# Biexciton in one-dimensional Mott insulators

**Authors:** T. Miyamoto, T. Kakizaki, T. Terashige, D. Hata, H. Yamakawa, T., Morimoto, N. Takamura, H. Yada, Y. Takahashi, T. Hasegawa, H. Matsuzaki, T., Tohyama, and H. Okamoto

arXiv: 1907.13338 · 2019-11-05

## TL;DR

This paper demonstrates that long-range Coulomb interactions in a one-dimensional Mott insulator stabilize biexcitons, with experimental and theoretical evidence showing their formation and spectral signatures, advancing understanding of photoexcited states.

## Contribution

It reveals the role of long-range Coulomb interactions in stabilizing biexcitons in a 1D Mott insulator through combined experimental and theoretical analysis.

## Key findings

- Long-range Coulomb interactions stabilize biexcitons.
- Spectral evidence of exciton-biexciton transition.
- Theoretical simulations confirm the necessity of four-site interactions.

## Abstract

Mott insulators sometimes show dramatic changes in their electronic states after photoirradiation, as indicated by photoinduced Mott-insulator-to-metal transition.
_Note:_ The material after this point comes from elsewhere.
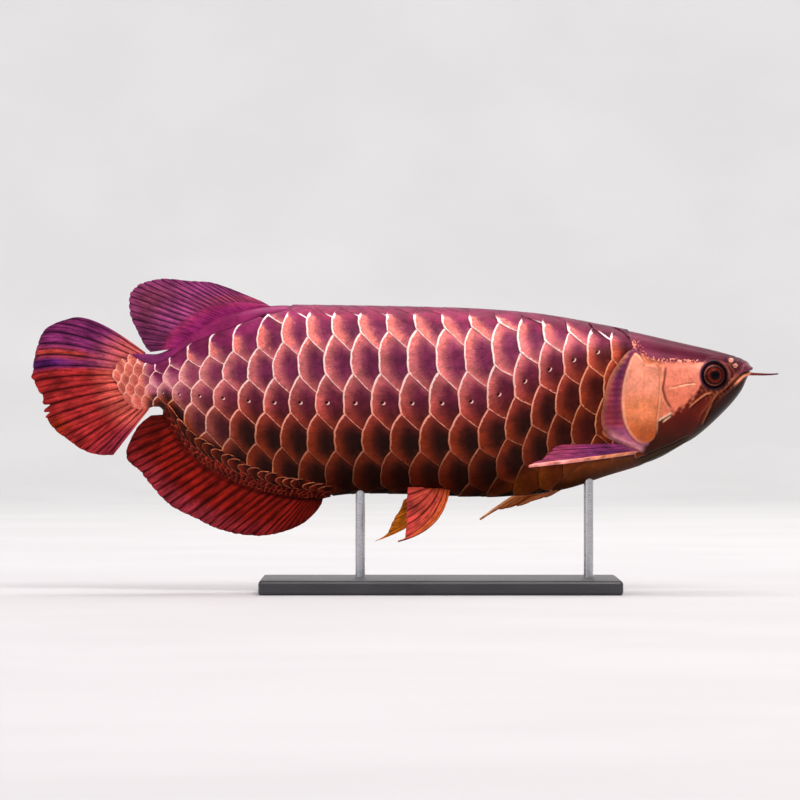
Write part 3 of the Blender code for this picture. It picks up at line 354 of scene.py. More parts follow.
def skin_material():
    """Smooth wet skin of the head, mottled, over the tint of each region."""
    made, tree, shader = material("arowana_skin", 0.4, Metallic=0.25, Specular_IOR_Level=0.1,
                                  Coat_Weight=0.04, Coat_Roughness=0.2)
    tint = attribute(tree, "tint", True)
    broad = noise(tree, 70, 4)
    fine = noise(tree, 420, 5, rough=0.65)
    speck = noise(tree, 1500, 3)
    shade = calculate(tree, "MULTIPLY", remap(tree, broad, 0.3, 0.7, 0.78, 1.16),
                      remap(tree, fine, 0.3, 0.72, 0.84, 1.14))
    shade = calculate(tree, "MULTIPLY", shade, remap(tree, speck, 0.3, 0.7, 0.9, 1.08))
    colour = node(tree, "ShaderNodeVectorMath", {0: tint, 1: (1, 1, 1)}, operation="SCALE")
    tree.links.new(shade, colour.inputs["Scale"])
    fleck = attribute(tree, "fleck")
    grain = noise(tree, 520, 4, rough=0.6)
    patch = calculate(tree, "ADD", grain, calculate(tree, "MULTIPLY", fleck, 0.26))
    patch = calculate(tree, "MULTIPLY", remap(tree, patch, 0.74, 0.8),
                      remap(tree, fleck, 0.05, 0.3))
    dark = calculate(tree, "MULTIPLY", remap(tree, grain, 0.5, 0.4), fleck)
    colour = mix(tree, calculate(tree, "MULTIPLY", dark, 0.8), colour.outputs[0],
                 tuple(rgb("6a1a14")))
    colour = mix(tree, patch, colour, tuple(rgb("f0917a")))
    link(tree, colour, shader, "Base Color")
    link(tree, remap(tree, fine, 0.3, 0.7, 0.3, 0.46), shader, "Roughness")
    height = calculate(tree, "ADD", calculate(tree, "MULTIPLY", fine, 0.6),
                       calculate(tree, "MULTIPLY", speck, 0.35))
    height = calculate(tree, "ADD", height, calculate(tree, "MULTIPLY", patch, 0.8))
    bump(tree, shader, height, 0.0004, 0.55)
    return made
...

In the photoexcited states of Mott insulators, electron wavefunctions are more delocalized than in the ground state, and long-range Coulomb interactions play important roles in charge dynamics. However, their effects are difficult to discriminate experimentally. Here, we show that in a one-dimensional Mott insulator, bis(ethylenedithio)tetrathiafulvalene-difluorotetracyanoquinodimethane (ET-F2TCNQ), long-range Coulomb interactions stabilize not only excitons, doublon-holon bound states, but also biexcitons. By measuring terahertz-electric-field-induced reflectivity changes, we demonstrate that odd- and even-parity excitons are split off from a doublon-holon continuum. Further, spectral changes of reflectivity induced by a resonant excitation of the odd-parity exciton reveals that an exciton-biexciton transition appears just below the exciton-transition peak. Theoretical simulations show that long-range Coulomb interactions over four sites are necessary to stabilize the biexciton. Such information is indispensable for understanding the non-equilibrium dynamics of photoexcited Mott insulators.